Restate every line of the material, word for word.

= = = = =

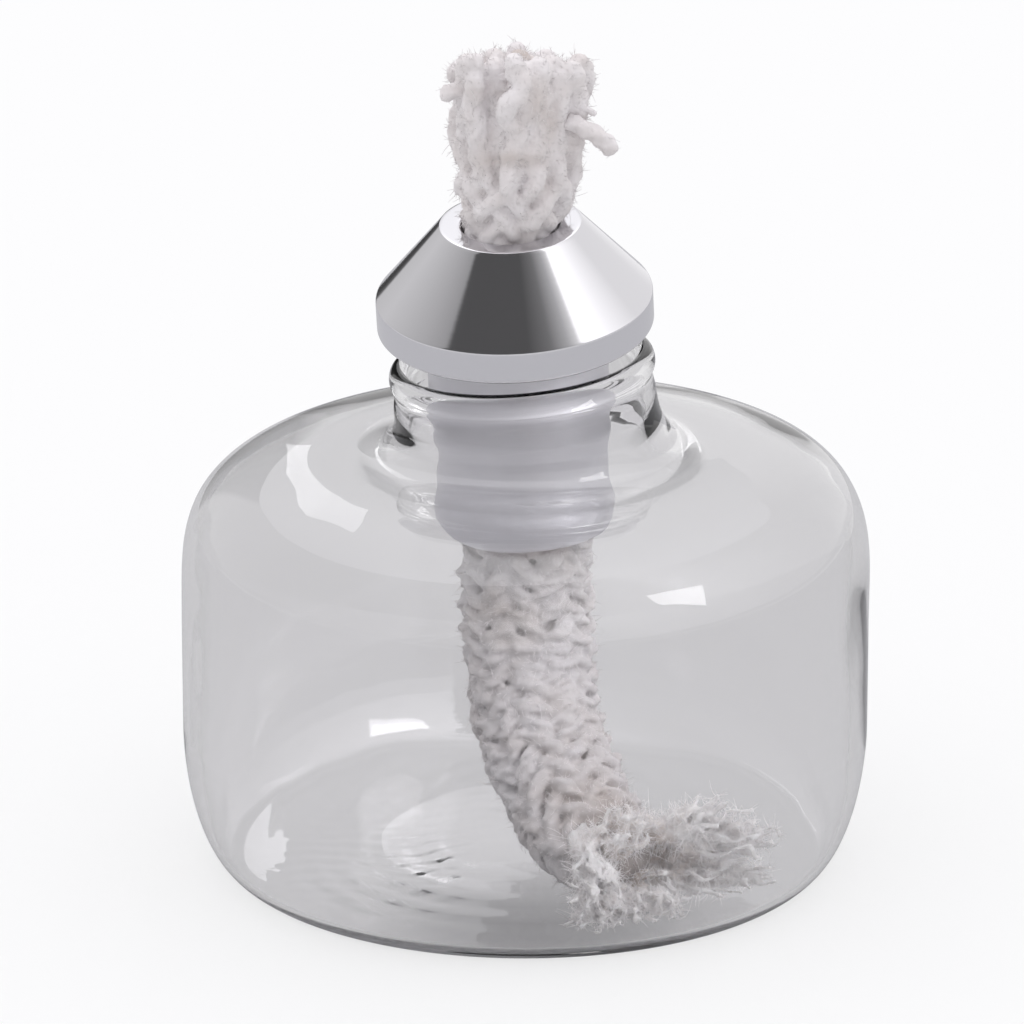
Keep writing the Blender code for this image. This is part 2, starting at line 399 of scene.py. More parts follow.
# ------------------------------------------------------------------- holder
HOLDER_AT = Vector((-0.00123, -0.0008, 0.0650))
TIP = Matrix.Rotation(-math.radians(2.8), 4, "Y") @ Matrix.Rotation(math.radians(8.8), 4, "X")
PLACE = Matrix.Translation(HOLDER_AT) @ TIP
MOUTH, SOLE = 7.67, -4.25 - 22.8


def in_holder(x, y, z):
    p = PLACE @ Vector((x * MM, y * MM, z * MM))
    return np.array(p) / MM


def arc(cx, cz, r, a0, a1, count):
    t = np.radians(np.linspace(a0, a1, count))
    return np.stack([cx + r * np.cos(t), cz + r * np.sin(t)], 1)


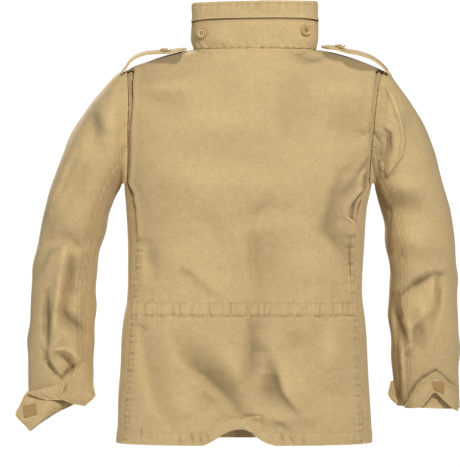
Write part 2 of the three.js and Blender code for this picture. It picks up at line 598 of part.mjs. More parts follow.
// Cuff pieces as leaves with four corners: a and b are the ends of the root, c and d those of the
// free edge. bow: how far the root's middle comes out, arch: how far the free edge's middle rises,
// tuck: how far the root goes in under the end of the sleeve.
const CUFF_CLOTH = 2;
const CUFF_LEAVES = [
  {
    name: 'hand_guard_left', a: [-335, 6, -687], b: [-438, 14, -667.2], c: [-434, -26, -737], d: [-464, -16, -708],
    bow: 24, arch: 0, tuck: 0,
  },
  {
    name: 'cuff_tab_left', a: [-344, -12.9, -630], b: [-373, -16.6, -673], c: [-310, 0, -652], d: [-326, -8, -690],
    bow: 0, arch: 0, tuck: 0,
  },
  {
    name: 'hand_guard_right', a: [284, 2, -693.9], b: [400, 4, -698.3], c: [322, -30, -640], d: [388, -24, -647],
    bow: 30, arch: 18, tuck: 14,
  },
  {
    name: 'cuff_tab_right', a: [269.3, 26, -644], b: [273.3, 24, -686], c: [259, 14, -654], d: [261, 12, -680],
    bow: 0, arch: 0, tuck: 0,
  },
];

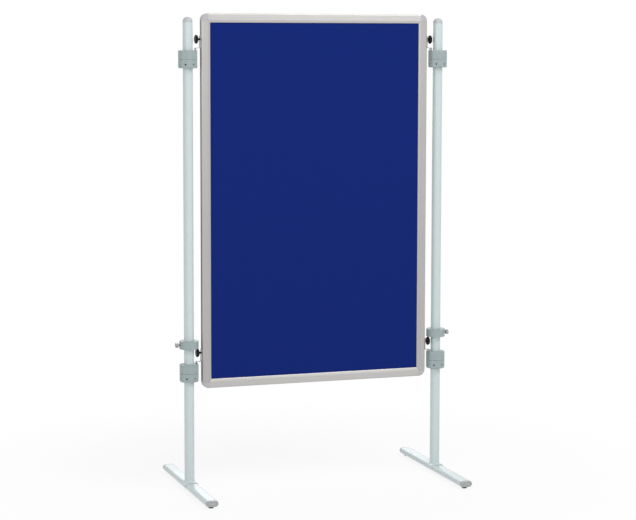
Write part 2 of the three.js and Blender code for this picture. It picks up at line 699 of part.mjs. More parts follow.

= = = = =

## Output for this exercise
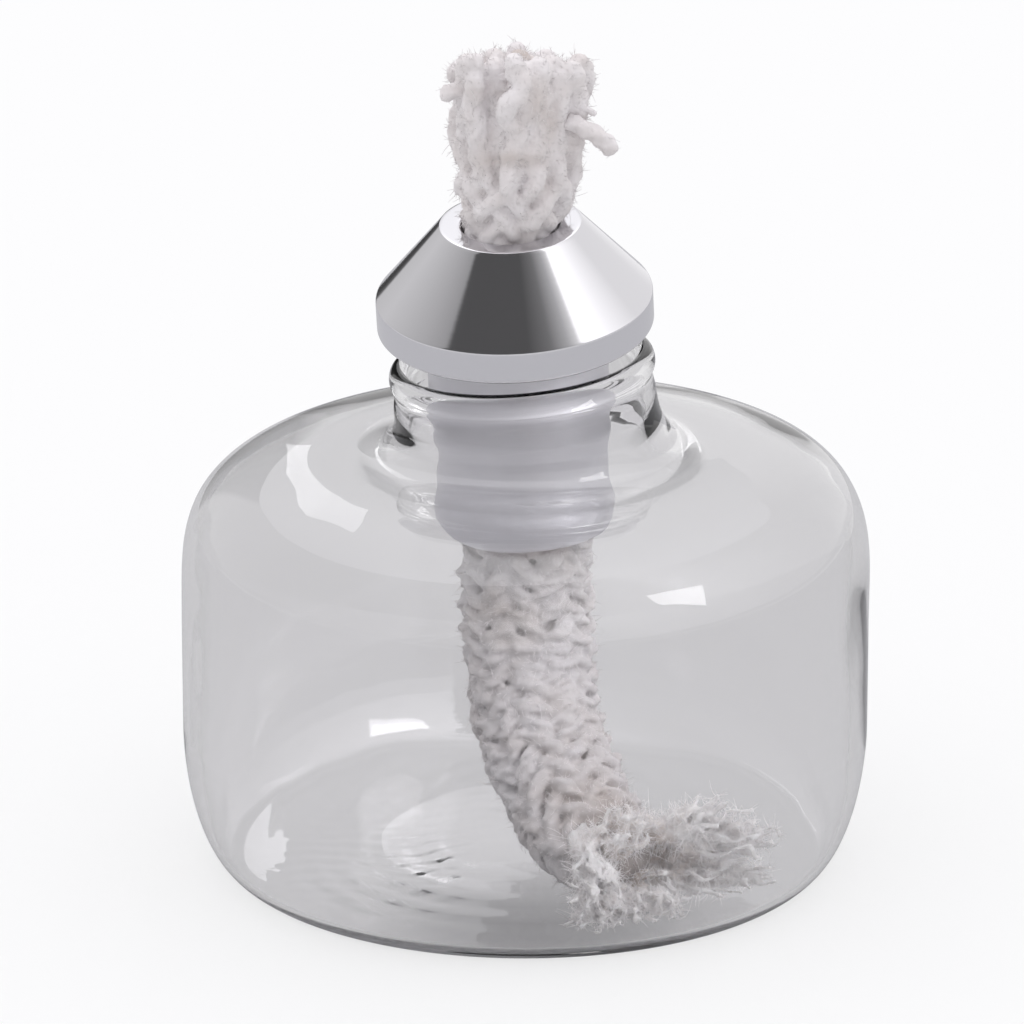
Keep writing the Blender code for this image. This is part 2, starting at line 399 of scene.py. More parts follow.
# ------------------------------------------------------------------- holder
HOLDER_AT = Vector((-0.00123, -0.0008, 0.0650))
TIP = Matrix.Rotation(-math.radians(2.8), 4, "Y") @ Matrix.Rotation(math.radians(8.8), 4, "X")
PLACE = Matrix.Translation(HOLDER_AT) @ TIP
MOUTH, SOLE = 7.67, -4.25 - 22.8


def in_holder(x, y, z):
    p = PLACE @ Vector((x * MM, y * MM, z * MM))
    return np.array(p) / MM


def arc(cx, cz, r, a0, a1, count):
    t = np.radians(np.linspace(a0, a1, count))
    return np.stack([cx + r * np.cos(t), cz + r * np.sin(t)], 1)


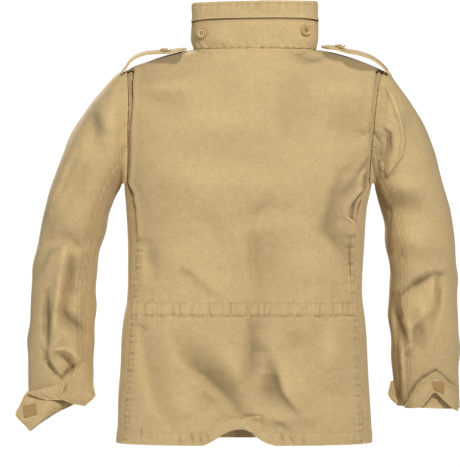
Write part 2 of the three.js and Blender code for this picture. It picks up at line 598 of part.mjs. More parts follow.
// Cuff pieces as leaves with four corners: a and b are the ends of the root, c and d those of the
// free edge. bow: how far the root's middle comes out, arch: how far the free edge's middle rises,
// tuck: how far the root goes in under the end of the sleeve.
const CUFF_CLOTH = 2;
const CUFF_LEAVES = [
  {
    name: 'hand_guard_left', a: [-335, 6, -687], b: [-438, 14, -667.2], c: [-434, -26, -737], d: [-464, -16, -708],
    bow: 24, arch: 0, tuck: 0,
  },
  {
    name: 'cuff_tab_left', a: [-344, -12.9, -630], b: [-373, -16.6, -673], c: [-310, 0, -652], d: [-326, -8, -690],
    bow: 0, arch: 0, tuck: 0,
  },
  {
    name: 'hand_guard_right', a: [284, 2, -693.9], b: [400, 4, -698.3], c: [322, -30, -640], d: [388, -24, -647],
    bow: 30, arch: 18, tuck: 14,
  },
  {
    name: 'cuff_tab_right', a: [269.3, 26, -644], b: [273.3, 24, -686], c: [259, 14, -654], d: [261, 12, -680],
    bow: 0, arch: 0, tuck: 0,
  },
];

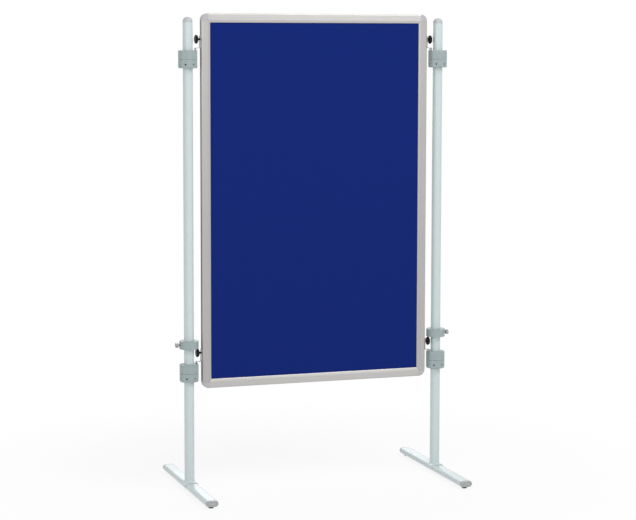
Write part 2 of the three.js and Blender code for this picture. It picks up at line 699 of part.mjs. More parts follow.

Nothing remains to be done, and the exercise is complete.